Dear (e)book readers 

History does not reveal if Gutenberg knew that the Chinese were the first to use wooden stamps to write on paper. Instead, Gutenberg was the inventor of the metal mold based on movable metal letters. The German inventor made possible the process of printing a large number of books, without copying each paper by hand in order to duplicate an existing one. His movable metal letters could be re-used, in contrast with the wooden mold that after first usage needed to be replaced. This way, one mold was able to produce more pages. Gutenberg’s major success was the 42 lines Bible, the first book editions created by movable-type printing press. 

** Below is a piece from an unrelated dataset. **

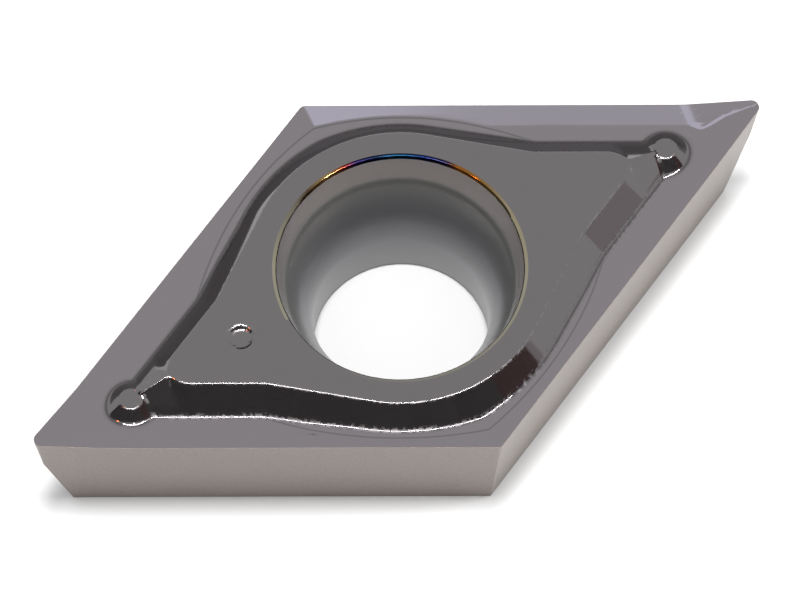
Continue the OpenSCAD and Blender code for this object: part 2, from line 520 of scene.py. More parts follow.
@dataclass(frozen=True)
class Outline:
    """Ground outline of the insert: a rhombus with rounded corners.

    A station is a number from 0 to the count of stations, which runs round the
    insert from the acute nose on +X, anticlockwise seen from above.
    """

    size: InsertSize
    # Stations on half a nose, on an edge and on half an obtuse corner
    nose_stations: int = 3
    edge_stations: int = 59
    obtuse_stations: int = 2
    # Least radius of the corners, which grow sharper downwards
    low_r: float = 0.03

    @property
    def quarter(self) -> int:
        """Stations in a quarter of the outline."""
        return self.nose_stations + self.edge_stations + self.obtuse_stations

    @property
    def count(self) -> int:
        """Stations in the whole outline."""
        return 4 * self.quarter

    def core(self, station: np.ndarray) -> tuple[np.ndarray, np.ndarray]:
        """Point of the inner rhombus and outward normal for each station.

        Args:
            station: Station numbers.

        Returns:
            The points and the normals, in plan.
        """
        s = self.size
        lap = np.mod(station, self.count)
        turn = np.floor(lap / self.quarter).astype(int) % 4
        local = lap - turn * self.quarter
        local = np.where(turn % 2 == 1, self.quarter - local, local)
        a, b = self.nose_stations, self.nose_stations + self.edge_stations
        normal = s.edge_normal
        along = np.clip((local - a) / (b - a), 0, 1)
        obtuse = normal + (math.pi / 2 - normal) * (local - b) / (self.quarter - b)
        angle = np.where(local < a, normal * local / a, np.where(local > b, obtuse, normal))
        core_r = s.inscribed_r - s.nose_r
        far_x, far_y = core_r / math.cos(normal), core_r / math.sin(normal)
        sign_x = np.where((turn == 1) | (turn == 2), -1.0, 1.0)
        sign_y = np.where(turn >= 2, -1.0, 1.0)
        point = np.stack([sign_x * far_x * (1 - along), sign_y * far_y * along], -1)
        out = np.stack([sign_x * np.cos(angle), sign_y * np.sin(angle)], -1)
        return point, out

    def at(self, station: np.ndarray, z: np.ndarray) -> np.ndarray:
        """Places on the flanks.

        Args:
            station: Station numbers.
            z: Heights above the seat face.

        Returns:
            The places in plan.
        """
        s = self.size
        depth = (s.nose_h - z) * tangent(s.relief)
        radius = np.maximum(s.nose_r - depth, self.low_r)
        scale = (s.inscribed_r - depth - radius) / (s.inscribed_r - s.nose_r)
        point, out = self.core(station)
        return point * scale[..., None] + out * radius[..., None]

    def normal(self, station: np.ndarray) -> np.ndarray:
        """Unit normals of the flanks.

        Args:
            station: Station numbers.

        Returns:
            One normal for each station.
        """
        lean = math.radians(self.size.relief)
        _, out = self.core(station)
        down = np.full(out.shape[:-1] + (1,), -math.sin(lean))
        return np.concatenate([out * math.cos(lean), down], -1)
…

If you double the number of experiments you do per year, you’re going to double your inventiveness – Jeff Bezos 

Jeff Bezos is a successful businessman rather than an inventor. Of course, he is an innovative spirit, otherwise Amazon would have faltered by now. The humble and ubiquitous printed book has finally met a competitor – Gutenberg the inventor, against the developer of the Kindle. What makes the head of Amazon a successor to the German inventor is the unostentatious concept of the Kindle. Gutenberg’s invention and the Kindle have one aspect in common: making the process through which people achieve knowledge easier. None of them developed books. Yet, both invented a technology that enables books to feed easier human minds.

Creativity led Bezos to come up with an idea to develop e-reading, based on existing technologies and other false starts in the industry. With increased e-books consumption, the market of readers started to turn their back on physical books. Bezos turned this into an advantage for his e-commerce business, which had initially thrived also as a book seller, by putting into practice an e-commerce solution. The businessman worked with a business idea: to come up with a solution before his competitors. 

Kindling an appreciation for pioneers 

Gutenberg’s typing technology, otherwise a simple one when analyzed with modern eyes, impacts our well-being to this very day, and is a foundation to what British historian Niall Ferguson termed the “killer apps” that enabled the ascension of the West. It made all of the other discoveries and their widespread dissemination possible. Ignorance, especially that imposed on others, became harder and harder, spurring social mobility and revolutionizing the engagement with one’s polity. Growing literacy rates meant not just an increase in productivity, but the ability to read pamphlets, news and commentary, making political ferment, for good and for worse, possible.

Gutenberg had no easy life. History teaches us that he was a genius as an inventor, unlucky as a man and awful as a business person. Gutenberg and Bezos have common characteristics such as creativity, future-time orientation, curiosity and visionary spirit. With the exception of men like Thomas Edison, looking back, many inventors foundered in their work, from multiple causes: hard times, periods of conflict, but most of them were simply not adept at doing business. Yet, it is they who grant us the most important discoveries. Modern inventors have solved some of the difficulties of earlier ones, by simply living in societies avid for novelties and efficiencies, where capital and managerial expertise can be married to their brilliance within companies, but they face new problems, such as the thorny issues surrounding intellectual property rights. The answer to the needs of inventors today is for them to be successful in business, which requires a constant flow of innovation, rather than risky leaps forward: small in contribution, but generous in number. Think of Gutenberg, who worked his entire life on one invention. Bezos would hardly be admiring his bank account if he were still working on his first idea. In modern societies, business people take calculated risks with their ideas and sometimes even lose their money. Their ideas are put into practice with help from people with technical knowledge. Centuries ago, Gutenberg had no ample resources to invest in his vision and neither was society as accommodating to men like him as it is now.